Maybe it’s partly the privilege of working with people, period. Unless you work in isolation, having any full-time job means interacting with people, every one of them (including yourself!) flawed. Inevitably, you develop connections with those people–some strong, some less strong; some functional, some less functional; some amusing, some frustrating. Typically all of those things with the same people! You make each other laugh; you get on each other’s nerves; you push each other to grow. You can’t help but connect, and it’s often pretty wonderful.
With kids, it’s a bit different. It’s the same–you definitely connect–but it’s also different. With middle schoolers in particular (for me, at least), part of the beauty of the work is getting to witness and be a part of a piece of life where nobody has it figured out, where the expectation is that everyone is going to be fumbling along and having moments of greatness, moments of confusion, moments of joy, moments of sorrow.

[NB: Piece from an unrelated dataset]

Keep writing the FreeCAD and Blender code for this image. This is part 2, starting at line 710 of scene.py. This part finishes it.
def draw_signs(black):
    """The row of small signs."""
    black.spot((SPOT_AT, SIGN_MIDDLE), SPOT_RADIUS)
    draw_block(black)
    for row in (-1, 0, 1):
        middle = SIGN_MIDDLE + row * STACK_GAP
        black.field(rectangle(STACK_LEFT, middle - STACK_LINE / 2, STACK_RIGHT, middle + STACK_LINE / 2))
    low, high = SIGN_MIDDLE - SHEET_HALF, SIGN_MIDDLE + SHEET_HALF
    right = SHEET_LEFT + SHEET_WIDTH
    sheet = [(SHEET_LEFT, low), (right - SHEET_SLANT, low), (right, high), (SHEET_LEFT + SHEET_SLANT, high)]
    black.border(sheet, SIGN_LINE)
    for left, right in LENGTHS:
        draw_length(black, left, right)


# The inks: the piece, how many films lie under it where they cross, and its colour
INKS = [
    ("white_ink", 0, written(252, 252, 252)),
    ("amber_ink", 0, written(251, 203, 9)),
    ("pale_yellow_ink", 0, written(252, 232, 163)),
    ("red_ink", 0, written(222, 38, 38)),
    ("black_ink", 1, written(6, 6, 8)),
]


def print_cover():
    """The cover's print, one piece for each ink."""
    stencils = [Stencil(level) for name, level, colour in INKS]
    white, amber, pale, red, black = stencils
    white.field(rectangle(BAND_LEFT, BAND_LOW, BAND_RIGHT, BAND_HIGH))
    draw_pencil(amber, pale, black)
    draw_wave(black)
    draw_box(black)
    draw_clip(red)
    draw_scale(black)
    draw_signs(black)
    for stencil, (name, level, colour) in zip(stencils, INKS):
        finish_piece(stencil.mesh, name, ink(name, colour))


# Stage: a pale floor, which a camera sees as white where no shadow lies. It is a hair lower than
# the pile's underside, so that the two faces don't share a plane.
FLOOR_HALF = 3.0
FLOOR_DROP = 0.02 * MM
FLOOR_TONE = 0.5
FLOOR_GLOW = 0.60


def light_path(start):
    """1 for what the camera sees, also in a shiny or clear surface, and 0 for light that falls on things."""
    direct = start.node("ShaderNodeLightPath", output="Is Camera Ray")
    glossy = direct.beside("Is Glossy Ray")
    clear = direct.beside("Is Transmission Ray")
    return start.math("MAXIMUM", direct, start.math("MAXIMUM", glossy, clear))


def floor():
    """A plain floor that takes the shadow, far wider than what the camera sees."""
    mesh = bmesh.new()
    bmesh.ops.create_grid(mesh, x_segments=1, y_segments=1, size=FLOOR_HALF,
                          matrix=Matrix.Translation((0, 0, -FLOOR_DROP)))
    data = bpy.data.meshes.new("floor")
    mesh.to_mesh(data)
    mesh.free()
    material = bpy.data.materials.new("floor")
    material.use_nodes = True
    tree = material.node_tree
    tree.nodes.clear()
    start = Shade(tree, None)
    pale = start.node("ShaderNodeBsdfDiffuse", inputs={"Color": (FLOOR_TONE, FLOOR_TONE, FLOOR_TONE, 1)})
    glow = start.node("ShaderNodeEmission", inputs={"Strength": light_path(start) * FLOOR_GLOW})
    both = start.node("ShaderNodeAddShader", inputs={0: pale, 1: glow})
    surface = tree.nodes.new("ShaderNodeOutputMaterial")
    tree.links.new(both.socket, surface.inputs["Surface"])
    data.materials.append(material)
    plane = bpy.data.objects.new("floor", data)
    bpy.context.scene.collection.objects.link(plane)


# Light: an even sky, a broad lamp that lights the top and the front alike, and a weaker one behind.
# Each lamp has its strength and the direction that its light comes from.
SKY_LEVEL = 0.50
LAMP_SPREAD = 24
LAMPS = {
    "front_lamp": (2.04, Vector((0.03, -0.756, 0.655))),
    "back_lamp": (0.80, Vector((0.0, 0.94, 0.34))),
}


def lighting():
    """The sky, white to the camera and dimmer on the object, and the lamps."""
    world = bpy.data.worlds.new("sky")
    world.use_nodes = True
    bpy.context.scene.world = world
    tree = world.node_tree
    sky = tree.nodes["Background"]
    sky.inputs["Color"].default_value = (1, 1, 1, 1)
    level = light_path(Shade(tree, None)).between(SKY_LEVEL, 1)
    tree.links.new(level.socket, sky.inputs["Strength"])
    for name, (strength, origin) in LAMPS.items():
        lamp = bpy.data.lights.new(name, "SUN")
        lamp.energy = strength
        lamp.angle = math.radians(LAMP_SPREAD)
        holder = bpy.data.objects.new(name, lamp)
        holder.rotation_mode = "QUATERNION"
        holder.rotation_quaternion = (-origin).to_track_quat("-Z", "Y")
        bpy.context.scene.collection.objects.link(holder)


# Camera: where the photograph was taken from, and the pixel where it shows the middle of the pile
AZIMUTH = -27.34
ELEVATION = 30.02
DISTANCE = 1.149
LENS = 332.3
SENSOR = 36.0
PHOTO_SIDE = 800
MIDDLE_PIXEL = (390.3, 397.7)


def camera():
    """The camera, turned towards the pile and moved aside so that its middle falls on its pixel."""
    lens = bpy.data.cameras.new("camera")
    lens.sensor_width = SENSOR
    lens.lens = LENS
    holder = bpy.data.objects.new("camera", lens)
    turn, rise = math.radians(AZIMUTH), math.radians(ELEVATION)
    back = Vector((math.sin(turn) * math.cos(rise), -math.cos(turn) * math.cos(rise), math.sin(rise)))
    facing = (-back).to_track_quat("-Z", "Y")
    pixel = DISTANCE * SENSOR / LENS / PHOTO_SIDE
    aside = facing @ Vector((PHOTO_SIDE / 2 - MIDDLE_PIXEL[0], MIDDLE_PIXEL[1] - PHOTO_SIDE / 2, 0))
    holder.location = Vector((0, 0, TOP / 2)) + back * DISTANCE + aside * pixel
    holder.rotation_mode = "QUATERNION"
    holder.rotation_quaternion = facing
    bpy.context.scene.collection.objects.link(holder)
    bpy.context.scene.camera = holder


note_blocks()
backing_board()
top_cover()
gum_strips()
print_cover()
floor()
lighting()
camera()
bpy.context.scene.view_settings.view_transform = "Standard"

There are days where I see these kids wrestling with this huge task of growing up, and I just am overwhelmed with admiration for them. They break my heart, and they fill my heart, sometimes simultaneously. They believe fiercely in social justice, and they hurt each other. They want to believe the world is kind, and they want to fix the broken parts, but their fears and desire to fit in can work against that. They are discovering how complicated this whole living thing is, and realizing that the adults don’t have it figured out either. How scary is that?
It’s a tumultuous time. I was at a workshop last week where the presenter said that most people say that their hardest year was when they were 13, but when asked why, they can’t remember. They have blocked it out! But as hard as middle school is, it’s also pretty magical. I see kids deeply engaged with their questions about how the world works. If you ever want to have hope for the future, talk to a group of 12-year-olds about social injustice–they are fired up about it, and they have limitless ideas for fixing this planet and the people on it. Watch a kid wrestle with their identity and come out the other side, confident in who they are and hopeful about their future. See how fiercely kids will defend their friends, and how proud they are when you catch them quietly doing the right thing.

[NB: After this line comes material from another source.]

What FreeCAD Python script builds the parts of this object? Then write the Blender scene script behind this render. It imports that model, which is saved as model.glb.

They are vulnerable and strong; afraid and confident. They are beautiful. It is a privilege to spend my days surrounded by their chaos and goofiness and potential. Maybe if all of us embraced the middle schooler inside of us–remembered that it’s okay to be confused and conflicted and curious and idealistic, that it’s okay to believe in possibility and okay to feel defeated by what seems impossible, that we don’t have to have it all figured out but can instead just live in whatever moment we are in–we’d all be better off. If you forgot to pack your gym shoes or bring home your science binder (or the adult equivalent), or you weren’t as kind to someone you love as you would like to be, or you weren’t as patient as you could have been, it’s okay. You get to try again tomorrow, and the next day, and nobody expected you to be perfect anyway. Just keep trying.